Give the number of lines in this listing that contain "scene", with no other words.

--- START OF Dataset section ---

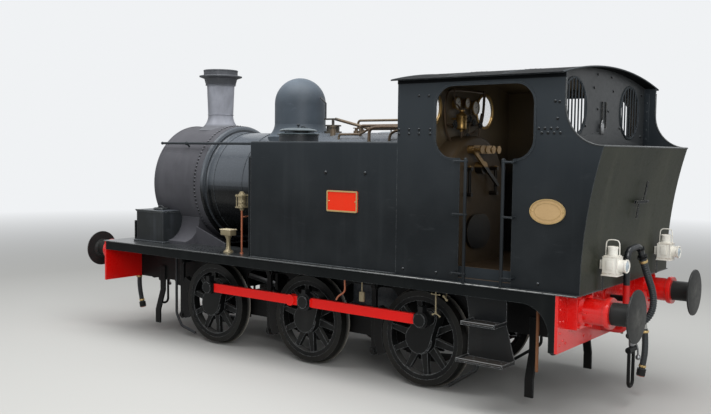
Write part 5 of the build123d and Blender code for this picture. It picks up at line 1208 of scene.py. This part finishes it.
# lubricators: a pot between two flanges on a copper pipe, and a box with a pale lid on a flared pedestal
potLook = {
    "pot": rear + 4.196, "box": rear + 4.430, "across": 1.05, "foot": 1.822,
    "boxSize": (0.088, 0.052, 1.474, 1.542), "lidSize": (0.095, 0.059, 1.5405, 1.552),
    "body": [(0.0, 0.018), (0.050, 0.018), (0.054, 0.024), (0.050, 0.030), (0.050, 0.066), (0.053, 0.070),
             (0.050, 0.074),
             (0.050, 0.126), (0.054, 0.132), (0.050, 0.138)],
    "cap": [(0.052, 0.156), (0.050, 0.168), (0.034, 0.176), (0.030, 0.190), (0.018, 0.194), (0.018, 0.200),
            (0.0, 0.202)],
    "nut": [(0.013, -0.030), (0.024, -0.028), (0.026, -0.020), (0.026, 0.0)],
    "pipe": [[(0.013, -0.556), (0.013, -0.028)], [(0.013, -0.540), (0.022, -0.542), (0.024, -0.550),
                                                  (0.024, -0.556)]],
    "branch": [(0.0, 0.012, 1.712), (0.030, 0.04, 1.722), (0.050, 0.18, 1.716), (0.050, 0.40, 1.690)],
    "pedestal": [(0.062, 0.0), (0.060, 0.012), (0.034, 0.032), (0.025, 0.070), (0.024, 0.110), (0.027, 0.160),
                 (0.048, 0.208)],
}


def makeLubricators(pot, box, across, foot, boxSize, lidSize, body, cap, nut, pipe, branch, pedestal):
    bm = bmesh.new()
    pipes = bmesh.new()
    lids = bmesh.new()
    for side in sides.values():
        x, y = pot, side * across
        place = at(x, y, foot)
        lathe(bm, body, place, 36)
        lathe(bm, cap, place, 36)
        for low in (foot, foot + 0.138):
            block(bm, (x - 0.059, y - 0.059, low), (x + 0.059, y + 0.059, low + 0.018), 0.005)
        for dx in (-0.046, 0.046):
            for dy in (-0.046, 0.046):
                tube(bm, [(x + dx, y + dy, foot + 0.01), (x + dx, y + dy, foot + 0.15)], 0.006)
                bolt(bm, (x + dx, y + dy, foot + 0.156), (0, 0, 1), 0.011, 0.010)
        tube(bm, [(x - 0.028, y, foot + 0.192), (x + 0.028, y, foot + 0.192)], 0.007)
        lathe(bm, nut, place, 6)
        for profile in pipe:
            lathe(pipes, profile, place, 20)
        tube(pipes, [(x - back, y - side * inward, z) for back, inward, z in branch], 0.008, 8)
        x = box
        place = at(x, y, plateTop)
        lathe(bm, pedestal, place, 32)
        for into, (half, wide, low, high), rounding in ((bm, boxSize, 0.008), (lids, lidSize, 0.004)):
            block(into, (x - half, y - wide, low), (x + half, y + wide, high), rounding)
        tube(lids, [(x - 0.08, y - side * 0.058, 1.546), (x + 0.08, y - side * 0.058, 1.546)], 0.006)
        rivet(lids, (x, y + side * 0.03, 1.552), (0, 0, 1), 0.011, 0.8)
        for turn in range(4):
            bolt(bm, place @ quarter(turn + 0.5) @ Vector((0.050, 0, 0.012)), (0, 0, 1), 0.008, 0.007)
    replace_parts(addPiece("lubricator_pots", bm, "bronze"), "lubricators")
    addPiece("lubricator_pipes", pipes, "copper")
    addPiece("oil_box_lids", lids, "lidBrass")


# a small oil feed with its cocks below the running plate, a hung oil box and a drain pipe, clear of the rods
feedLook = {
    "across": 1.105, "inner": 1.05, "elbow": (-2.0575, 1.067), "branch": 1.12,
    "box": ((-1.030, 1.075, 0.905), (-0.968, 1.105, 1.012)), "hanger": (-0.999, 1.09, 1.005),
    "runs": [
        (0.008, [(-1.945, plateUnder), (-1.945, 1.06), (-1.948, 0.912)]),
        (0.007, [(-1.896, 1.096), (-1.945, 1.088), (-1.991, 1.094)]),
        (0.007, [(-1.912, 0.884), (-1.948, 0.912), (-1.996, 0.872)]),
        (0.010, [(-2.040, 1.085), (-2.075, 1.050)]),
    ],
    "drain": [(-0.771, plateUnder), (-0.771, 1.084), (-0.779, 1.019), (-0.759, 0.975), (-0.675, 0.930),
              (-0.654, 0.885)],
}


def makeFeeds(across, inner, elbow, branch, box, hanger, runs, drain):
    for side, facing in sides.items():
        bm = bmesh.new()
        y = facing * across
        for radius, route in runs:
            tube(bm, [(x, y, z) for x, z in route], radius)
            for x, z in (route[0], route[-1]):
                if z < 1.2:
                    rivet(bm, (x, y, z), (0, facing, 0), radius * 1.6, 0.9)
        x, z = elbow
        tube(bm, [(x, y, z), (x, facing * inner, branch), (x, facing * inner, plateUnder)], 0.006)
        corners = [(x, facing * away, z) for x, away, z in box]
        block(bm, [min(each) for each in zip(*corners)], [max(each) for each in zip(*corners)], 0.006)
        x, away, z = hanger
        tube(bm, [(x, facing * away, z), (x, facing * away, plateUnder)], 0.008)
        addPiece(side + "_oil_feed", bm, "bronze")
        bm = bmesh.new()
        tube(bm, [(x, y, z) for x, z in drain], 0.010, 8)
        addPiece(side + "_drain_pipe", bm, "copper")


# steam pipes beside the safety valves, up and back into the cab
steamPipes = {
    "runs": [
        (0.019, 0.42, [(-0.567, 2.590), (-0.566, 2.700), (-0.568, 2.765), (-0.622, 2.801), (-0.760, 2.806),
                       (-1.515, 2.800)]),
        (0.016, 0.36, [(-0.809, 2.600), (-0.809, 2.680), (-0.842, 2.745), (-0.960, 2.772), (-1.515, 2.774)]),
    ],
    "flange": [(0.019, 0.0), (0.036, 0.002), (0.036, 0.016), (0.019, 0.018)],
    "foot": (-0.567, 0.42, 2.612),
}


def makeSteamPipes(runs, flange, foot):
    bm = bmesh.new()
    for radius, y, route in runs:
        tube(bm, [(x, y, z) for x, z in route], radius, 8)
    lathe(bm, flange, at(*foot), 24)
    addPiece("steam_pipes", bm, "hotMetal")


print("making trim")
makeSmokeboxTrim(**smokeTrim)
makeDoorTrim(**doorTrim)
makeChimneyTrim(**chimneyTrim)
makeTankTrim(**tankTrim)
makeCabTrim(**cabTrim)
makeRearTrim(**rearTrim)
makeRoofTrim(**roofTrim)
makeSpectacles(**spectacles)
makeCabFittings(**cabFittings)
print("making fittings")
makePlateTrim(**plateTrim)
makeBeamTrim(**beamTrim)
makeCouplingTrim(**pipeTrim)
makeLamps(**lampLook)
makeStepTrim(**stepTrim)
makeRailTrim(**railTrim)
makeSandTrim(**sandTrim)
makeLubricators(**potLook)
makeFeeds(**feedLook)
makeSteamPipes(**steamPipes)

# floor, world and lamps
stage = {"floor": 60, "tone": rgb(196, 196, 193), "sky": rgb(240, 242, 244), "fade": (9, 26), "fill": 0.42}


def makeFloor(look):
    bm = bmesh.new()
    bmesh.ops.create_grid(bm, x_segments=1, y_segments=1, size=look["floor"])
    mesh = bpy.data.meshes.new("floor")
    bm.to_mesh(mesh)
    bm.free()
    material, shade = newMaterial("floorFinish", "")
    matt = shade.node("BsdfDiffuse", {0: look["tone"]})
    glow = shade.node("Emission", {0: look["sky"], 1: 1.0})
    away = shade.node("VectorMath", {0: coords(shade)}, output=1, operation="LENGTH").ramp(*look["fade"])
    seen = shade.node("LightPath", output=0)
    shade.node("OutputMaterial", {"Surface": shade.node("MixShader", {0: away * seen, 1: matt, 2: glow})})
    mesh.materials.append(material)
    made = bpy.data.objects.new("floor", mesh)
    scene.collection.objects.link(made)


def makeWorld(look):
    world = bpy.data.worlds.new("studio")
    world.use_nodes = True
    world.node_tree.nodes.clear()
    shade = Shade(world.node_tree)
    camera, glossy, through = (
        shade.node("LightPath", output=name) for name in ("Is Camera Ray", "Is Glossy Ray", "Is Transmission Ray")
    )
    seen = (camera + glossy + through).ramp(0, 1)
    light = seen * (1 - look["fill"]) + look["fill"]
    shade.node("OutputWorld", {"Surface": shade.node("Background", {0: look["sky"], 1: light})})
    scene.world = world


def makeLamp(name, place, target, size, power):
    data = bpy.data.lights.new(name, "AREA")
    data.shape = "RECTANGLE"
    data.size, data.size_y = size
    data.energy = power
    made = bpy.data.objects.new(name, data)
    made.location = place
    made.rotation_euler = (Vector(target) - Vector(place)).to_track_quat("-Z", "Y").to_euler()
    scene.collection.objects.link(made)


makeFloor(stage)
makeWorld(stage)
makeLamp("overhead", (-1, 2, 11), (0, 0, 1), (14, 9), 1500)
makeLamp("quarter", (-10, 9, 6), (0, 0, 1.5), (7, 5), 620)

--- END OF Dataset section ---

*The solution*
4